Kearney v HM Advocate [2007] HCJAC 3 cautions trial judges against using the phrase "very little else" when directing a jury (see Lord Johnston at para 31), but nothing said in that case, nor in the Full Bench decision in Fox v HM Advocate 1998 JC 94, detracts from the Lord Justice General's dictum as a matter of legal principle. That principle has been reaffirmed relatively recently, notably by Lord Clarke, delivering the Opinion of the court, in Ready v HM Advocate 2009 SCCR 380 (at para [13]).
[17] There was considerably more than "very
little" to corroborate the complainer's identification of the appellant as the
perpetrator. First, there was the daughter's evidence that the locus of the
assault was the matrimonial home and that, immediately after it had occurred,
the complainer and the appellant had separated. The daughter also spoke to the
history of violence perpetrated by the appellant on the complainer and,
especially, to the types of injury inflicted. These injuries coincided with
those referred to by the doctor in relation to the ultimate assault. Secondly,
there was evidence from the police of finding the torn tights and the blood
stained bedspread in the bedroom together with the note left in the kitchen. All
of that evidence pointed to the assault being committed in the context of a
domestic fracas; that is to say perpetrated by the only other person living in
the house, namely the appellant. All of these adminicles constituted a
sufficiency of evidence.
[18] When examining whether, but for the
interview, there is a real possibility that the jury would have reached a
different verdict, the court is engaging in a task which carries with it some
conceptual problems, which might not be present if the court were simply to ask
the question, posed in the statute, of whether a miscarriage of justice has occurred
as a result of the admission of the interview. It is, as Lord Hope notices in Fraser
v HM Advocate 2011 SC (UKSC) 113 (at para [38]) difficult to know
exactly where to stop when carrying out what appears to be a limited exercise.
It is one in which the court may end up examining the circumstances of a trial
which did not take place and which may never have taken place. There is again
an air of unreality in the task of stripping out of the trial process an
interview, including references to it in speeches and charge, which was relied
upon heavily by the defence to set up a positive defence whilst avoiding the
risks of putting the appellant in the witness box.
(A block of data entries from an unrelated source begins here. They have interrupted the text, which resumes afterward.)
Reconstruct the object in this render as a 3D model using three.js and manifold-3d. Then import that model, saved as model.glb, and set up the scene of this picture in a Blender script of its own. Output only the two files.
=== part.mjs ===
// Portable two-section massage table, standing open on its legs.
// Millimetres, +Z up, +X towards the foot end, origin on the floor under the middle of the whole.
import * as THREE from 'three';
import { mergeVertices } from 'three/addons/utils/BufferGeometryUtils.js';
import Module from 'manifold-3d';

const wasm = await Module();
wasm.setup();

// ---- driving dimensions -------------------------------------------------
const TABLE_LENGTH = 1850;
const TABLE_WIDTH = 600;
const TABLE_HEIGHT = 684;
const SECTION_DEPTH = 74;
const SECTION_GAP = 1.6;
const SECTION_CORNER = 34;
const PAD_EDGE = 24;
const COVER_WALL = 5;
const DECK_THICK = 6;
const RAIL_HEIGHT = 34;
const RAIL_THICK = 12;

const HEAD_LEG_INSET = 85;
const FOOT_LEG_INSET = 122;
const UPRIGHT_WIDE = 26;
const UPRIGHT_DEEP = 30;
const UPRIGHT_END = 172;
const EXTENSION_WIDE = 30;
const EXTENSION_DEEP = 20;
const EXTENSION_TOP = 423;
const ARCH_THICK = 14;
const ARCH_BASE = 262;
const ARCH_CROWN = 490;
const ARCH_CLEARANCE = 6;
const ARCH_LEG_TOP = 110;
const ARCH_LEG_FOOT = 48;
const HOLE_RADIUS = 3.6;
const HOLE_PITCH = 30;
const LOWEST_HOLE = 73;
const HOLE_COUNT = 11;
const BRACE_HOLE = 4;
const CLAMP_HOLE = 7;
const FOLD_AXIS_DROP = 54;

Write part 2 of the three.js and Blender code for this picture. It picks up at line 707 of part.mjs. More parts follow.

[19] Be all that as it may, the court is
satisfied that there was no real possibility that the jury would have reached a
different verdict in this case. The jury were presented with the testimony of
the complainer, which they must have accepted as both credible and reliable on
both charges, having been directed to acquit if they thought otherwise. That
evidence was corroborated by the various adminicles already alluded to. Any
contribution which the content of the appellant's interview made to the Crown
case must be regarded as minimal, if it even reached that level. It contained
virtually nothing by way of incriminating material beyond facts which were already
essentially unchallenged and had been spoken to by the various witnesses.
[20] The interviews are not to be regarded as
never having taken place. They were inadmissible as evidence but the
appellant's instructions to his counsel appear to have been in line with what
he had said to the police. He did not maintain that he had said anything false
in the interviews. Thus, the appellant did not challenge the complainer's
evidence that it had been the appellant who had been in the house at the time
of the assaults. Had the interviews not been led, the jury would have been
left with the complainer's unchallenged evidence that this was indeed the case.
It is not conceivable that they would have reached a different verdict had the
interviews not been before them. The value of the interviews in the context of
this trial was not that they added materially to the Crown case. Rather, they
provided the appellant with what was the only positive evidential basis for the
defence position. Had that defence, as so provided, not been before the jury
in the first place, it is impossible to see how the jury could nevertheless
have entertained a reasonable doubt about the appellant's guilt. No
miscarriage of justice has occurred and the appeal on this ground must be
refused.
[21] Finally, in this context, the court notices
that this conclusion is the same as was reached by the trial judge when he was
asked to comment specifically upon this issue. Such a conclusion is not to be
lightly dismissed given the advantage which a trial judge has in seeing and
hearing all the testimony as it emerges at trial.
[22] The appellant's second ground of appeal,
relative to a misdirection, is conclusively answered by the Opinion of the
court, delivered by Lord Eassie, in Crozier v HM Advocate [2011] HCJAC 95 in which it was said (at
para [16]) that:
" ...in so far as it was submitted that the trial judge misdirected the jury by not informing them that they should not have regard to the terms of the police interview, we consider this argument to be misconceived. Insofar as the leading of evidence of what was said in the interview might now be open to objection in light of the decision... in Cadder v HM Advocate, that is a matter which goes to the admissibility of the evidence. For no doubt understandable reasons, no objection was taken at the trial. There was accordingly no basis upon which it would have been incumbent, or indeed proper, for the trial judge to have directed the jury to ignore the terms of the police interview".
This court agrees with that dictum, which is in any event binding upon it. Especially in a case in which the appellant has relied upon the interview in his speech to the jury, there could be no basis for a judge directing the jury to ignore its terms. Such a course of action would itself be likely to be regarded as a misdirection. The appeal on this ground also falls to be rejected.